Kelima, pengulangan kata yang bukan hanya terjadi dua kali, melainkan tiga, atau disebut dengan nama trilingga. Ia merupakan fenomena pengulangan onomatope dengan variasi fonem.
Eh, tunggu—onomatope itu apa???
Dalam KBBI, onomatope adalah kata tiruan bunyi, misalnya “kokok” yang merupakan tiruan bunyi ayam. Sampai sini, sudah paham, kan, Maemunah? Aziz? Syaiful? Oke, lanjut~
Contoh dari bentuk trilingga itu sendiri adalah: dag-dig-dug duer Daia, cas-cis-cus, dar-der-dor.
Keenam, pengulangan kata berubah bunyi atau dwilingga salin suara. Jenis yang satu ini merupakan pengulangan dengan variasi fonem, misalnya: mondar-mandir, pontang-panting, bolak-balik, tindak-tanduk, hingga…
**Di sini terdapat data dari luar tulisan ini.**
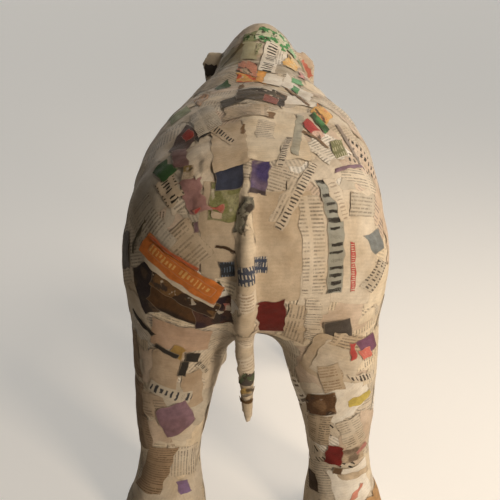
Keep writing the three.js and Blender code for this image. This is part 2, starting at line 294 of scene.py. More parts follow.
# ------------------------------------------------------------ pasted scraps
# Torn newspaper covers the shell in overlapping scraps: each is pressed down on
# what lies under it, raises it by a sheet's thickness and shows a torn rim.
SHEET_THICKNESS = 0.00020
RIM_PRESSED = 0.7
WEAVE, FINE_WEAVE = 0.003, 0.0015
RIM_REACH = 0.004
TEAR_STRAY, TEAR_STEP, TEAR_FRAY = 0.011, 0.22, 0.0007
LOWEST_SCRAP = 0.012
UNDER_LAYERS, UNDER_SCRAPS = 3, 62
UNDER_LONG, UNDER_SHORT = (0.075, 0.11), (0.050, 0.080)
OVER_LAYERS, OVER_SCRAPS = 4, 80
OVER_LONG, OVER_SHORT = (0.038, 0.070), (0.024, 0.048)
KINDS = ("text", "headline", "picture", "block", "solid", "plain")
TEXT_PITCH = 3.4
PRINT_SEEDS, PRINT_SHIFTS = 90, 60
COLUMN_WIDTH = 43.0
STROKE_SPACING = 0.36
WORN_LEAST, WORN_MOST, SHOW_THROUGH = 0.38, 0.80, 0.10
PICTURE_DARK, PICTURE_LIGHT = (0.045, 0.035, 0.03, 1), (0.72, 0.66, 0.56, 1)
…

…tronjal-tronjol!!! Ya, akhirnya kita menemukan jenis kata ulang yang dipakai Nurhadi-Aldo ini!!!
Selain bentuk pengulangan kata di atas, ada pula pengulangan kata berubah konsonan. Hampir sama prinsipnya dengan pengulangan kata perubahan bunyi vokal, bentuk yang satu ini mengalami perubahan tidak sempurna, misalnya: sayur mayur, cerai-berai, ramah-tamah.
Lalu, pertanyaan selanjutnya: kalau ada gabungan kata yang mau diulang, apakah kita harus mengulang gabungan kata itu secara utuh???
Mari kita berandai-andai sejenak. Bayangkan kita melihat sebuah rak buku yang menarik di toko perabotan (rak buku merupakan bentuk gabungan kata). Beberapa saat kemudian, kita melihat sebuah rak buku lagi yang tak kalah bagusnya. Karena sedang punya uang banyak, kita pun memutuskan untuk membeli kedua rak buku tadi. Nah, manakah yang sekiranya bisa kita ucapkan ke mbak-mbak penjaga toko tadi?
a. “Mbak, saya mau beli rak buku-rak buku itu, ya.”
b. “Mbak, saya mau beli rak-rak buku itu, ya.”
Usut punya usut (nggak tahu, deh, siapa yang ngusut), bentuk kalimat kedua (b) adalah yang paling tepat. Prinsipnya, bentuk ulang gabungan kata harus ditulis dengan mengulang unsur pertama saja. Contoh lainnya: mantan-mantan pacar (cieeee!), bus-bus patas, surat-surat berharga.
Terakhir, pertanyaan berikutnya: apakah pengulangan kata di atas selalu ditulis dengan kapital dalam judul?
Jawabannya ternyata sederhana: tidak.
Dari keseluruhan bentuk pengulangan kata yang kita baca di atas—termasuk tronjal-tronjol tadi—hanya satu saja bentuk pengulangan kata yang berhak diberi kapital di setiap unsur, yaitu pada bentuk dwilingga alias pengulangan kata sempurna. Pada bentuk yang lain, huruf kapital hanya digunakan pada huruf pertama unsur pertama.
Sebagai contoh, misalnya untuk proposalmu melamar kekasih idaman, kamu bisa memberi judul berikut:
a. Anak-Anak adalah Prioritas Kesejahteraan dalam Pernikahan Kita Kelak
b. Sayang, Aku Tidak Bermain-main dengan Pilihan Hati
Tapi, by the way, orang macam apa, sih, yang melamar kekasih pakai proposal dengan judul cheesy begitu?